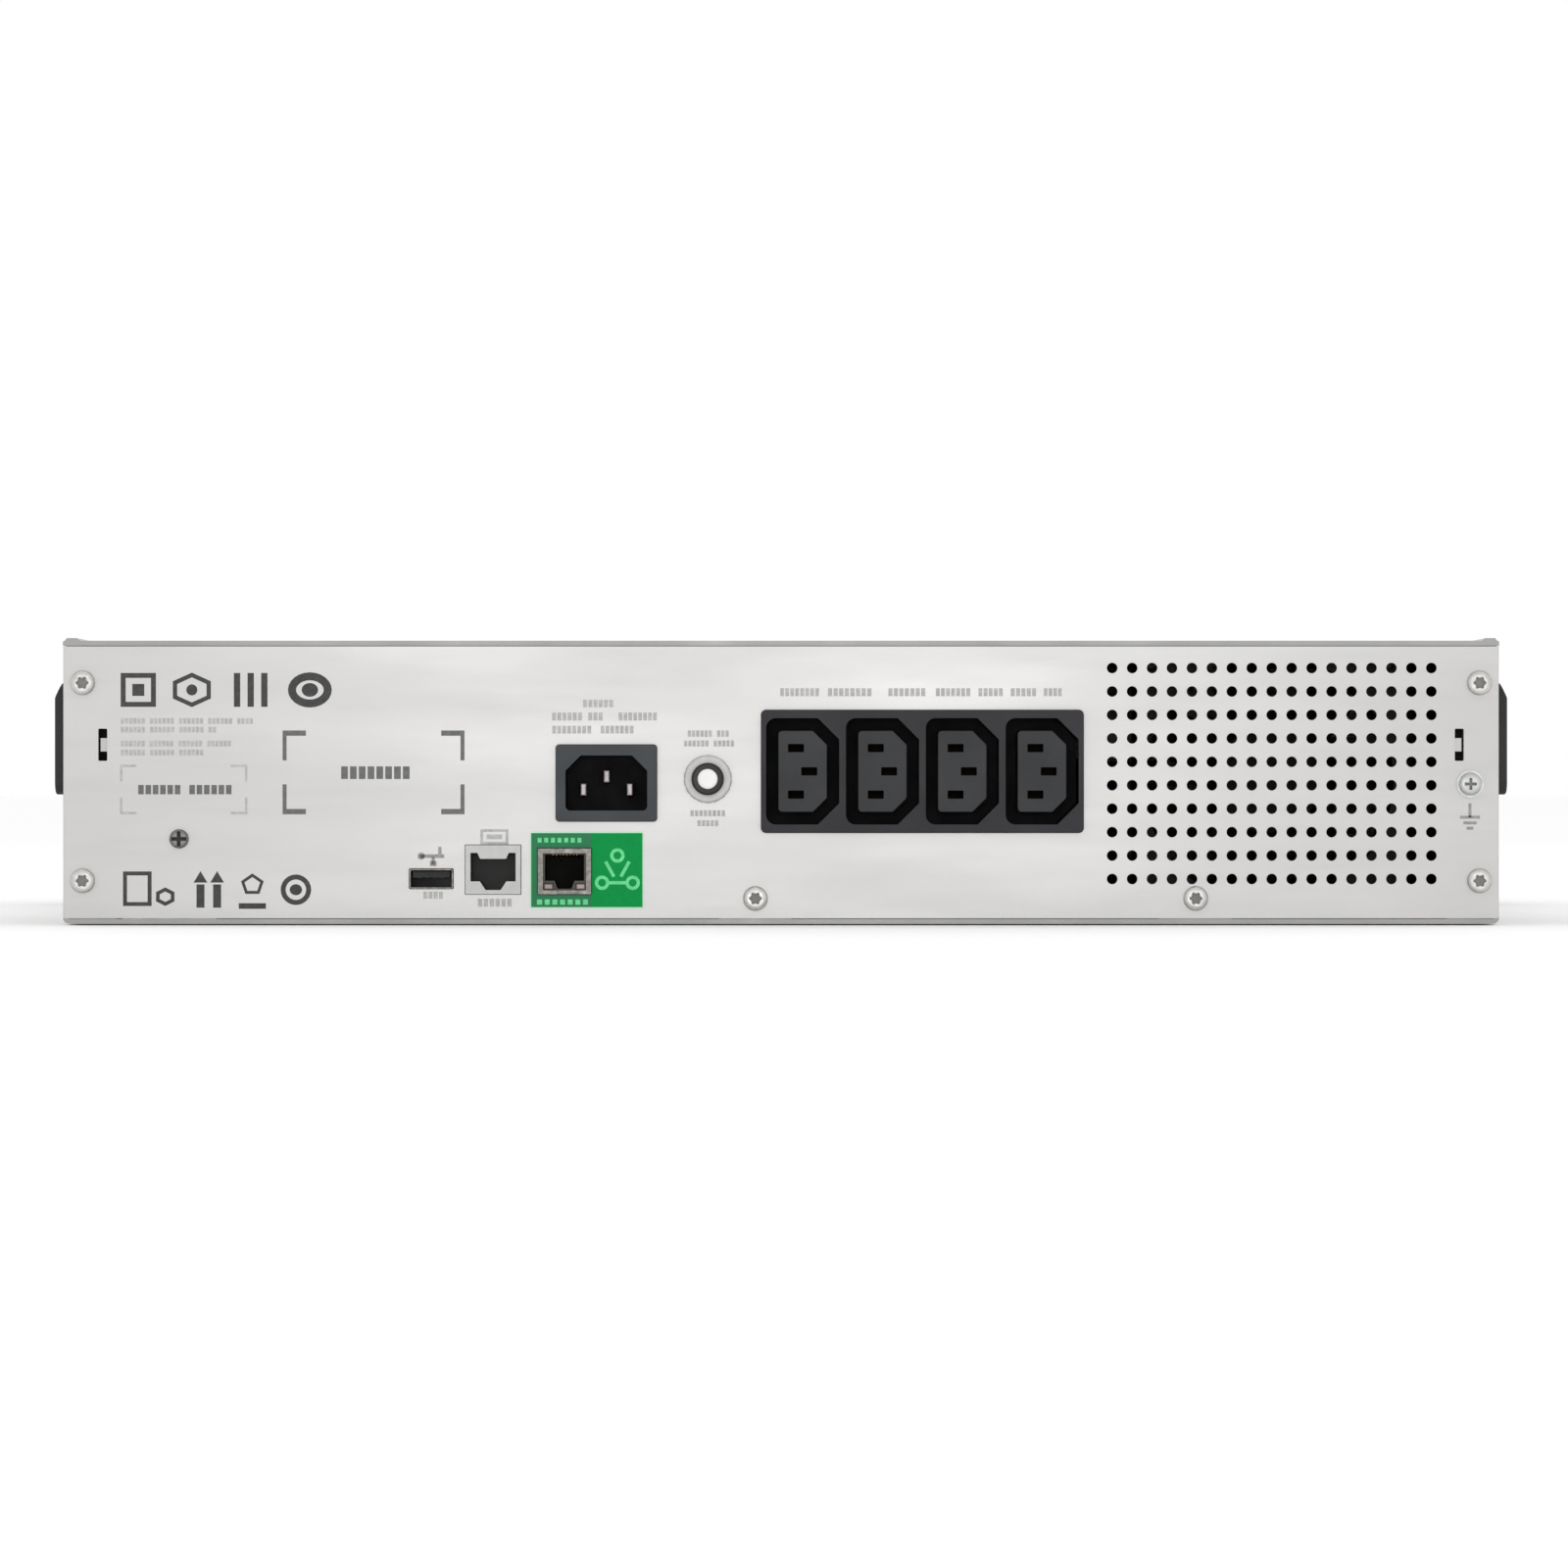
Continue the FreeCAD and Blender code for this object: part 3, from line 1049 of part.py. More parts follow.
NODES = {
    "chassis_base": chassis_base,
    "top_cover": top_cover,
    "cover_screws": cover_screws,
    "rear_panel": rear_panel,
    "rear_panel_screws": rear_panel_screws,
    "ground_screw": ground_screw,
    "left_side_grip": lambda: side_grip(-1),
    "right_side_grip": lambda: side_grip(1),
    "left_rack_ear": lambda: rack_ear(-1),
    "right_rack_ear": lambda: rack_ear(1),
    "ear_screws": ear_screws,
    "mains_inlet": mains_inlet,
    "inlet_pins": inlet_pins,
    "breaker_body": breaker_body,
    "breaker_nut": breaker_nut,
    "breaker_button": breaker_button,
    "outlet_block": outlet_block,
    "outlet_cores": outlet_cores,
    "outlet_contacts": outlet_contacts,
    "usb_shell": usb_shell,
    "usb_tongue": usb_tongue,
    "serial_jack": serial_jack,
    "network_jack": network_jack,
    "network_jack_insert": network_jack_insert,
    "jack_contacts": jack_contacts,
    "network_label": network_label,
    "comms_board": comms_board,
    "main_board": main_board,
    "board_standoffs": board_standoffs,
    "inner_screws": inner_screws,
    "heat_sinks": heat_sinks,
    "bulk_capacitors": bulk_capacitors,
    "relays": relays,
    "filter_choke": filter_choke,
    "transformer_core": transformer_core,
    "transformer_winding": transformer_winding,
    "transformer_clamp": transformer_clamp,
    "transformer_bolts": transformer_bolts,
    "fan_frame": fan_frame,
    "fan_rotor": fan_rotor,
    "fan_bracket": fan_bracket,
    "bay_wall": bay_wall,
    "battery_socket": battery_socket,
    "battery_plug": battery_plug,
    "battery_tray": battery_tray,
    "rear_battery": lambda: battery(0),
    "front_battery": lambda: battery(1),
    "battery_pull": battery_pull,
    "left_thumbscrew": lambda: thumbscrew(THUMBSCREW_X[0]),
    "right_thumbscrew": lambda: thumbscrew(THUMBSCREW_X[1]),
    "display_housing": display_housing,
    "display_window": display_window,
    "display_board": display_board,
    "power_button": power_button,
    "escape_button": lambda: menu_button(MENU_X[0], MENU_Z[0]),
    "up_button": lambda: menu_button(MENU_X[1], MENU_Z[0]),
    "enter_button": lambda: menu_button(MENU_X[0], MENU_Z[1]),
    "down_button": lambda: menu_button(MENU_X[1], MENU_Z[1]),
    "front_bezel": front_bezel,
}

os.makedirs("parts", exist_ok=True)
for name, make in NODES.items():
    shape = make()
    shape.exportStep(os.path.join("parts", name + ".step"))
    good = all(solid.isValid() and solid.Volume > 0 for solid in shape.Solids)
    print(name, len(shape.Solids), "solids", "valid" if good else "INVALID", round(shape.Volume))
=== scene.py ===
import math

import bpy
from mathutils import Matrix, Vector

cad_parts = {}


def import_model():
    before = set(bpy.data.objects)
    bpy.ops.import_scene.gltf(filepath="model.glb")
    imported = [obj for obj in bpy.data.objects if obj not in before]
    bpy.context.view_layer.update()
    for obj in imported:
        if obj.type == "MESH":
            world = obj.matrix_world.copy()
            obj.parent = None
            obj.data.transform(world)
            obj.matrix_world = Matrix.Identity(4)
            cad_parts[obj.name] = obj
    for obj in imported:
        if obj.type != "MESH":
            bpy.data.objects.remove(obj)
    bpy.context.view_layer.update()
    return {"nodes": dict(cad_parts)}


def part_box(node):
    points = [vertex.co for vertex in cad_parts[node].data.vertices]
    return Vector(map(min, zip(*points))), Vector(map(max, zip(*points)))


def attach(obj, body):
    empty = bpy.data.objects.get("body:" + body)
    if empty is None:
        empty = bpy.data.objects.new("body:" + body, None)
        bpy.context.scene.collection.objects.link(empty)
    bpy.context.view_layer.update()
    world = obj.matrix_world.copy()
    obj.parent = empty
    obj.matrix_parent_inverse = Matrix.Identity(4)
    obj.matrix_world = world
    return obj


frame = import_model()
scene = bpy.context.scene
MM = 0.001

# ---- Camera ----
# A long lens two metres from the rear panel, square to it and level with its middle. The lens is
# set by the width that the view covers at the panel.
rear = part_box("rear_panel")[0].y
CAMERA_DISTANCE = 2.0
CAMERA_SIDE = 0.9 * MM
CAMERA_HEIGHT = 42.1 * MM
FIELD_WIDTH = 471.6 * MM
SENSOR = 36.0

camera_data = bpy.data.cameras.new("camera")
camera_data.sensor_width = SENSOR
camera_data.lens = SENSOR * CAMERA_DISTANCE / FIELD_WIDTH
camera_data.clip_end = 50
camera = bpy.data.objects.new("camera", camera_data)
camera.location = (CAMERA_SIDE, rear - CAMERA_DISTANCE, CAMERA_HEIGHT)
camera.rotation_euler = (math.radians(90), 0, 0)
scene.collection.objects.link(camera)
scene.camera = camera


# ---- Studio ----
# A wide floor painted almost white, in even white light. A soft lamp behind the camera lights the
# panel, and one overhead gives the faint shadow under the case.
def pick_none():
    """Leaves nothing selected, so that an operator acts only on what is made next."""
    if bpy.context.object and bpy.context.object.mode != "OBJECT":
        bpy.ops.object.mode_set(mode="OBJECT")
    bpy.ops.object.select_all(action="DESELECT")


def new_finish(name, colour, roughness, metallic=0.0, specular=0.5, coat=0.0):
    """A node material with its even values set on the shader."""
    material = bpy.data.materials.new(name)
    material.use_nodes = True
    shader = material.node_tree.nodes["Principled BSDF"]
    shader.inputs["Base Color"].default_value = (*colour, 1)
    shader.inputs["Roughness"].default_value = roughness
    shader.inputs["Metallic"].default_value = metallic
    shader.inputs["Specular IOR Level"].default_value = specular
    shader.inputs["Coat Weight"].default_value = coat
    return material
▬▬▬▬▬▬
Objective:
Everything from the line that contains "good = all(solid.isValid()" through the line that contains "# set by the" is to be transcribed exactly, and nothing outside that range.

Written solution:
    good = all(solid.isValid() and solid.Volume > 0 for solid in shape.Solids)
    print(name, len(shape.Solids), "solids", "valid" if good else "INVALID", round(shape.Volume))
=== scene.py ===
import math

import bpy
from mathutils import Matrix, Vector

cad_parts = {}


def import_model():
    before = set(bpy.data.objects)
    bpy.ops.import_scene.gltf(filepath="model.glb")
    imported = [obj for obj in bpy.data.objects if obj not in before]
    bpy.context.view_layer.update()
    for obj in imported:
        if obj.type == "MESH":
            world = obj.matrix_world.copy()
            obj.parent = None
            obj.data.transform(world)
            obj.matrix_world = Matrix.Identity(4)
            cad_parts[obj.name] = obj
    for obj in imported:
        if obj.type != "MESH":
            bpy.data.objects.remove(obj)
    bpy.context.view_layer.update()
    return {"nodes": dict(cad_parts)}


def part_box(node):
    points = [vertex.co for vertex in cad_parts[node].data.vertices]
    return Vector(map(min, zip(*points))), Vector(map(max, zip(*points)))


def attach(obj, body):
    empty = bpy.data.objects.get("body:" + body)
    if empty is None:
        empty = bpy.data.objects.new("body:" + body, None)
        bpy.context.scene.collection.objects.link(empty)
    bpy.context.view_layer.update()
    world = obj.matrix_world.copy()
    obj.parent = empty
    obj.matrix_parent_inverse = Matrix.Identity(4)
    obj.matrix_world = world
    return obj


frame = import_model()
scene = bpy.context.scene
MM = 0.001

# ---- Camera ----
# A long lens two metres from the rear panel, square to it and level with its middle. The lens is
# set by the width that the view covers at the panel.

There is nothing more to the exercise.